Most of my earliest memories involve my Dad. My first time riding my bicycle without training wheels, sitting in his lap, standing on his feet so he could teach me to dance (I always loved dancing with him), even lecturing me when I’d done something stupid. They are vivid memories; all of them.
Dad was not the super-involved kind of father we see today. He was a father of the 50s and 60s. Patriarchal, the provider, the disciplinarian, but there was always love behind everything he did. He wanted the best for us and did the best he knew how.
He instilled a love of learning that remains with me today. College was not an option in our family. It was a requirement. Education was the route to a good future. Another vivid memory is sitting down to dinner as a family – something we were expected to do daily – and Dad correcting our grammar – constantly. We hated it at the time, but as an adult, I’m ever so grateful for the love of, and gift for, our language. It’s been a blessing.
I’m a fighter, have been all my life. I was born blind in one eye, but was 7 years old before anyone knew. However, it didn’t stop me from taking ballet or tennis lessons – neither of which I was any good at, but I tried.
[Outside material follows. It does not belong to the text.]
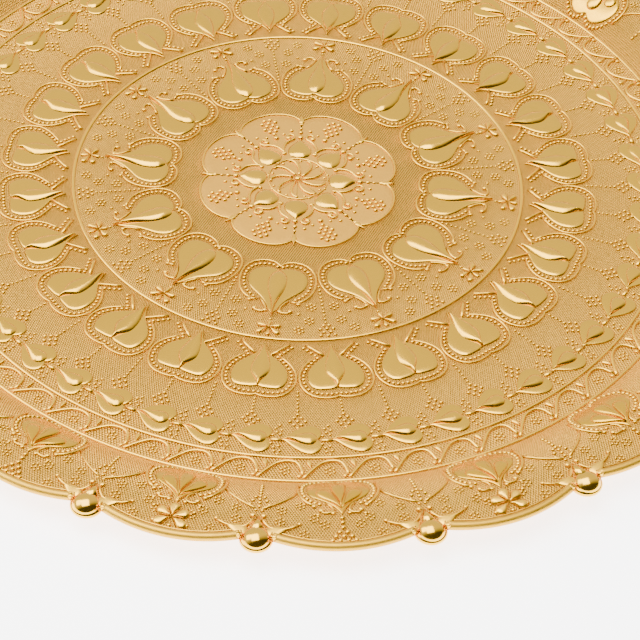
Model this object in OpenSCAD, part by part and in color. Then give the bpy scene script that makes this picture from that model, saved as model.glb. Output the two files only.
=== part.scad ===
// Round serving tray in brass with a scalloped rim, in millimetres.
// The pressed pan is one sheet. An applied half-round border follows its edge
// in one length per scallop, and a cast drop covers each joint of the border.
// The frame has its origin at the centre of the underside, with +Z up.

/* [Pan] */
// thickness of the pressed sheet
sheet_t = 1.0; // [0.6:0.1:2]
// radius at which the flat floor meets the wall
floor_r = 142.6; // [100:0.2:180]
// radius of the rounded wall's profile
wall_round = 28.0; // [15:0.5:45]
// steepness of the wall where it leaves the floor
wall_slope = 47; // [25:1:70]
// fall of the flange from its crest to the middle of a scallop
flange_fall = 0.7; // [0:0.1:2]

/* [Raised lines of the floor] */
// radius of the ring inside the outer row of hearts
rib_in_r = 80.0; // [60:0.1:100]
// radius of the ring inside the row of arches
rib_mid_r = 132.1; // [120:0.1:136]
// radius of the ring at the foot of the wall
rib_out_r = 141.9; // [137:0.1:142]
// half width of each raised ring
rib_half_w = 0.7; // [0.3:0.05:1.2]

/* [Relief] */
// height of the raised hearts and leaves above the floor
relief_h = 0.9; // [0.3:0.1:2]
// number of hearts in the inner row
inner_count = 12; // [6:1:18]
// number of hearts in the outer row
outer_count = 24; // [12:1:36]
// number of leaves in the chain
leaf_count = 48; // [24:1:60]
// number of lobes round the central medallion
lobe_count = 8; // [4:1:12]

/* [Rim] */
// number of scallops, and so of border lengths and of drops
scallops = 20; // [20:1:20]
// distance from the tray's centre to the centre of each scallop's arc
scallop_c = 125.6; // [110:0.2:140]
// outside radius of each scallop's arc
scallop_r = 51.0; // [40:0.2:60]
// turn of the first joint between scallops, from +X
first_joint = -91.8; // [-109.8:0.1:-91.8]
// diameter of the border wire
border_d = 2.9; // [2:0.1:4]
// depth of the seat that takes the sheet's edge in the border
seat_depth = 0.9; // [0.4:0.1:1.2]

/* [Drop] */
// radius of the round lobe under the drop's ball
lobe_r = 5.3; // [4:0.1:7]
// distance from the tray's centre to the ball
ball_at = 172.0; // [168:0.1:176]
// diameter of the ball
ball_d = 6.2; // [4:0.1:8]
// distance from the tray's centre to the drop's tip
tip_at = 164.6; // [160:0.1:168]
// diameter of the small curl on each side of the drop
curl_d = 2.4; // [1.5:0.1:3.5]

/* [Hidden] */
$fn = 96;
seat_gap = 0.02;
step_angle = 360 / scallops;
floor_z = sheet_t;
crest_r = floor_r + wall_round * sin(wall_slope);
crest_z = floor_z + wall_round * (1 - cos(wall_slope));
round_z = crest_z - wall_round;
border_r = border_d / 2;
border_arc_r = scallop_r - border_r;
sheet_arc_r = border_arc_r - border_r + seat_depth;
edge_r = scallop_c + sheet_arc_r;
flange_slope = flange_fall / (edge_r - crest_r);
edge_z = crest_z - flange_fall;
border_z = edge_z - sheet_t / 2 + 0.3;
lobe_low = border_z - border_r;
lobe_top = border_z + border_r - 0.5;
ball_z = border_z + 0.3;
// half of the turn of a border length about its scallop's centre, to the joint
half_turn = atan2(ball_at * sin(step_angle / 2), ball_at * cos(step_angle / 2) - scallop_c);
tail_start = 1;
tail_r = ball_d / 2 - 0.5;
tail_tip_r = 0.5;
// place of each curl beside the lobe, inwards and sideways from the ball
curl_in = 3.8;
curl_side = 4.5;
// radii between which the cutting shapes reach past the sheet
cut_in_r = crest_r - 6;
cut_out_r = ball_at + lobe_r + 5;
slab_side = 2 * lobe_r;

// Angle of the joint before scallop i, and of the middle of scallop i, from 1.
function joint_angle(i) = first_joint + (i - 1) * step_angle;
function mid_angle(i) = joint_angle(i) + step_angle / 2;

// Half section of the sheet: floor, rounded wall and flange, out to radius r.
module sheet_section(r) {
    // floor
    square([floor_r, sheet_t]);
    // wall, a band of a circle that is level at the crest
    intersection() {
        difference() {
            translate([crest_r, round_z]) circle(r = wall_round, $fn = 360);
            translate([crest_r, round_z]) circle(r = wall_round - sheet_t, $fn = 360);
        }
        polygon([
            [crest_r, round_z],
            [crest_r, crest_z + 1],
            [floor_r - 4, crest_z + 1],
            [floor_r - 4, 0],
            [floor_r + 1, 0]
        ]);
    }
    // flange, falling gently to its edge
    polygon([
        [crest_r, crest_z],
        [r, flange_z(r)],
        [r, flange_z(r) - sheet_t],
        [crest_r, crest_z - sheet_t]
    ]);
}

// The sheet as a body of revolution, before its edge is cut to scallops.
module sheet_round() {
    rotate_extrude($fn = 180) sheet_section(scallop_c + scallop_r);
}

// Plan of the scalloped edge, with arcs of radius r.
module scallop_plan(r) {
    circle(r = scallop_c + 20, $fn = 180);
    for (i = [1:scallops])
        rotate(mid_angle(i)) translate([scallop_c, 0]) circle(r = r, $fn = 180);
}

// Plan of a heart, tip at the origin, lobes towards +X.
module heart_plan(length, width) {
    lobe = width * 0.28;
    side = width / 2 - lobe;
    for (s = [-1, 1])
        translate([length - lobe, s * side]) circle(r = lobe);
    polygon([
        [0, 0],
        [length * 0.35, -width * 0.12],
        [length - lobe - width * 0.2, -width * 0.41],
        [length - lobe, -side],
        [length - lobe * 0.6, 0],
        [length - lobe, side],
        [length - lobe - width * 0.2, width * 0.41],
        [length * 0.35, width * 0.12]
    ]);
}

// Plan of a leaf, point at the origin, round end towards +X.
module leaf_plan(length, width) {
    translate([length - width / 2, 0]) circle(d = width);
    polygon([
        [0, 0],
        [length - width * 0.7, -width * 0.458],
        [length - width / 2, 0],
        [length - width * 0.7, width * 0.458]
    ]);
}

// The raised hearts, leaves and medallion, standing on the floor.
module relief() {
    translate([0, 0, floor_z - 0.3]) linear_extrude(relief_h + 0.3) {
        for (k = [0:inner_count - 1])
            rotate(-95 + k * 360 / inner_count) translate([69, 0]) mirror([1, 0])
                heart_plan(23.2, 20.2);
        for (k = [0:outer_count - 1])
            rotate(-95 + k * 360 / outer_count) translate([82, 0])
                heart_plan(20.3, 17.9);
        for (k = [0:leaf_count - 1])
            rotate(-91.2 + k * 360 / leaf_count) translate([124.5, -6.7]) rotate(90)
                leaf_plan(13.4, 12.0);
        for (k = [0:lobe_count - 1])
            rotate(90 + k * 360 / lobe_count) translate([15.5, 0]) circle(r = 3.4);
        circle(r = 10, $fn = 96);
    }
}

// Raised half-round rings of the floor.
module floor_ribs() {
    for (r = [rib_in_r, rib_mid_r, rib_out_r])
        translate([0, 0, floor_z]) rotate_extrude($fn = 180)
            translate([r, 0]) circle(r = rib_half_w, $fn = 24);
}

module tray_pan() {
    color([0.85, 0.70, 0.40]) {
        intersection() {
            sheet_round();
            translate([0, 0, -1]) linear_extrude(crest_z + 2) scallop_plan(sheet_arc_r);
        }
        relief();
        intersection() {
            floor_ribs();
            cylinder(r = floor_r, h = crest_z, $fn = 180);
        }
    }
}

// Height of the flange's top at radius r, on the line that falls from the crest.
function flange_z(r) = crest_z - flange_slope * (r - crest_r);

// A wedge of a body of revolution, one step either side of the angle a.
module wedge(a) {
    rotate(a - step_angle) rotate_extrude(angle = 2 * step_angle, $fn = 180) children();
}

// The sheet's edge about scallop i, with a little room for fitting.
module sheet_edge(i) {
    intersection() {
        wedge(mid_angle(i)) polygon([
            [cut_in_r, flange_z(cut_in_r) + seat_gap],
            [cut_out_r, flange_z(cut_out_r) + seat_gap],
            [cut_out_r, flange_z(cut_out_r) - sheet_t - seat_gap],
            [cut_in_r, flange_z(cut_in_r) - sheet_t - seat_gap]
        ]);
        rotate(mid_angle(i)) translate([scallop_c, 0, 0])
            cylinder(r = sheet_arc_r + seat_gap, h = crest_z + 2, $fn = 180);
    }
}

// A slab along the flange at the angle a: from low below the flange's top, to high above it.
module flange_slab(a, low, high) {
    rotate(a) translate([crest_r, 0, crest_z]) rotate([0, atan(flange_slope), 0])
        translate([cut_in_r - crest_r, -slab_side, -low])
            cube([cut_out_r - cut_in_r, 2 * slab_side, low + high]);
}

// One length of border, from joint to joint, seated on the sheet's edge.
module rim_border(i) {
    color([0.87, 0.72, 0.42]) difference() {
        rotate(mid_angle(i)) translate([scallop_c, 0, border_z])
            rotate([0, 0, -half_turn]) rotate_extrude(angle = 2 * half_turn, $fn = 180)
                translate([border_arc_r, 0]) circle(r = border_r, $fn = 48);
        sheet_edge(i);
        for (j = [i, i + 1])
            rotate(joint_angle(j)) translate([ball_at, 0, 0])
                cylinder(r = lobe_r + seat_gap, h = crest_z + 6);
    }
}

// The lobe of a drop, slotted for the sheet's edge.
module drop_lobe(i) {
    difference() {
        rotate(joint_angle(i)) translate([ball_at, 0, lobe_low])
            cylinder(r = lobe_r, h = lobe_top - lobe_low);
        for (j = [i - 1, i])
            intersection() {
                flange_slab(joint_angle(i), sheet_t + seat_gap, seat_gap);
                rotate(mid_angle(j)) translate([scallop_c, 0, 0])
                    cylinder(r = sheet_arc_r + seat_gap, h = crest_z + 2, $fn = 180);
            }
    }
}

// The ball, tail and curls of a drop, which stand on the flange.
module drop_crown(i) {
    difference() {
        rotate(joint_angle(i)) {
            translate([ball_at, 0, ball_z]) sphere(d = ball_d);
            translate([ball_at - tail_start, 0, ball_z]) rotate([0, -90, 0])
                cylinder(r1 = tail_r, r2 = tail_tip_r, h = ball_at - tail_start - tip_at);
            for (s = [-1, 1])
                translate([ball_at - curl_in, s * curl_side, ball_z]) sphere(d = curl_d);
        }
        flange_slab(joint_angle(i), crest_z - 1, seat_gap);
    }
}

// One cast drop, which covers the joint before border length i.
module rim_drop(i) {
    color([0.88, 0.74, 0.44]) {
        drop_lobe(i);
        drop_crown(i);
    }
}

tray_pan();
rim_border(1);  // rim_border_01
rim_border(2);  // rim_border_02
rim_border(3);  // rim_border_03
rim_border(4);  // rim_border_04
rim_border(5);  // rim_border_05
rim_border(6);  // rim_border_06
rim_border(7);  // rim_border_07
rim_border(8);  // rim_border_08
rim_border(9);  // rim_border_09
rim_border(10);  // rim_border_10
rim_border(11);  // rim_border_11
rim_border(12);  // rim_border_12
rim_border(13);  // rim_border_13
rim_border(14);  // rim_border_14
rim_border(15);  // rim_border_15
rim_border(16);  // rim_border_16
rim_border(17);  // rim_border_17
rim_border(18);  // rim_border_18
rim_border(19);  // rim_border_19
rim_border(20);  // rim_border_20
rim_drop(1);  // rim_drop_01
rim_drop(2);  // rim_drop_02
rim_drop(3);  // rim_drop_03
rim_drop(4);  // rim_drop_04
rim_drop(5);  // rim_drop_05
rim_drop(6);  // rim_drop_06
rim_drop(7);  // rim_drop_07
rim_drop(8);  // rim_drop_08
rim_drop(9);  // rim_drop_09
rim_drop(10);  // rim_drop_10
rim_drop(11);  // rim_drop_11
rim_drop(12);  // rim_drop_12
rim_drop(13);  // rim_drop_13
rim_drop(14);  // rim_drop_14
rim_drop(15);  // rim_drop_15
rim_drop(16);  // rim_drop_16
rim_drop(17);  // rim_drop_17
rim_drop(18);  // rim_drop_18
rim_drop(19);  // rim_drop_19
rim_drop(20);  // rim_drop_20
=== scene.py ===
"""Looks of the brass serving tray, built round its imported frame."""

import math

import bmesh
import bpy
from mathutils import Matrix, Vector


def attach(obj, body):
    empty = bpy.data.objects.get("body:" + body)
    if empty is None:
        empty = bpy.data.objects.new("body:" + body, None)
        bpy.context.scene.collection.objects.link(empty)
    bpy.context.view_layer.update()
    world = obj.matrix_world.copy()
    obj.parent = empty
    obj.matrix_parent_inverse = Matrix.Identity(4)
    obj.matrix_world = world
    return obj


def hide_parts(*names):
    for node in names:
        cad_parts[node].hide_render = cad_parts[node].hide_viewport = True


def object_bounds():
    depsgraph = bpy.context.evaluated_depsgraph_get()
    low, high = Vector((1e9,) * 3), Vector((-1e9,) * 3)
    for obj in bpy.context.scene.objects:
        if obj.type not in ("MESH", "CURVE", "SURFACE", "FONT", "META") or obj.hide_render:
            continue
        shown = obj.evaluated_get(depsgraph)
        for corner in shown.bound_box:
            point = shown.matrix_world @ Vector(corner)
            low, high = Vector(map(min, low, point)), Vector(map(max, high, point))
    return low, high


bl_info = {
    "name": "Embossed Brass Tray",
    "version": (1, 0, 0),
    "blender": (4, 5, 0),
    "location": "View3D > Sidebar > Brass Tray",
    "description": "Builds the embossed sheet, border and drops of a round brass tray",
    "category": "Object",
}

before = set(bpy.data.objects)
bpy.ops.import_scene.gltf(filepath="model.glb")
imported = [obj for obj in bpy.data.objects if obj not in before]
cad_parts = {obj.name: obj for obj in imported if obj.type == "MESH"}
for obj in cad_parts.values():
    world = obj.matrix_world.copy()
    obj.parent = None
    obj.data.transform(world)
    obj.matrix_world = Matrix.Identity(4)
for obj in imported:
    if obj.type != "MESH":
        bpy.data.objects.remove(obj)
cad_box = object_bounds()

# Motifs are drawn in millimetres and made metres as they become pieces.
MM = 0.001
# How far a motif's foot goes below the sheet's top face.
FOOT = 0.25
# A point this far above the sheet counts as fully raised and gets no painted shade.
FULL_RISE = 0.40
# What keeps the sheet's underside clear of the surface it stands on, in metres.
CLEARANCE = 0.00001
# Turns of the first motif of each row.
HEARTS_TURN = math.radians(-95.0)
LEAVES_TURN = math.radians(-94.3)
ARCHES_TURN = math.radians(-95.3)
LOBES_TURN = math.radians(-67.5)
BOSSES_TURN = math.radians(90.0)
# Height of the medallion's raised ground, and of the foot of the motifs on it.
MEDAL_RISE = 0.14
MEDAL_BASE = 0.1
# Spacing of the beads along a dotted stem.
STEM_PITCH = 1.7


# ------------------------------------------------------------------ settings


def length(name, description, default):
    """A property in metres."""
    return bpy.props.FloatProperty(name=name, description=description, default=default, unit="LENGTH")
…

At 14, I was required to have a spinal fusion that required me to be in a body cast for 6 months in a hospital, followed by a body brace for a year in school. Again, it was simply what happened, and I soldiered on. There were many such setbacks in my life, but I never asked “Why me?” or felt sorry for myself. It was just what was. I don’t know if this is a gift from my Dad or not. It’s more likely a trait from my mother, but it’s what has allowed me to persevere, to grow, to succeed. And that, my Dad would take delight in! He was so proud of the business acumen I showed, even early in my career.
Dad passed away nearly 6 years ago, before my journey back to Seattle and entrepreneurship even entered my mind. My Mom said today how sorry she is that he’s not around to see my success. He would be brimming over with pride and joy. We share the same smile, the “Charlie Cole smile” as we call it in the family. And I can just see him now, beaming at me. While I might owe my fight to my mother, I know I owe my intellect, my love of language (English and French), my business sense, and my looks to a man who was always an example of how to be a gentleman, to provide for your family, and to be a rock.
On this Father’s Day weekend, I pay homage to my Dad, and all the Dads out there, doing the best they can with what they have. And from this Daddy’s little girl, thank you.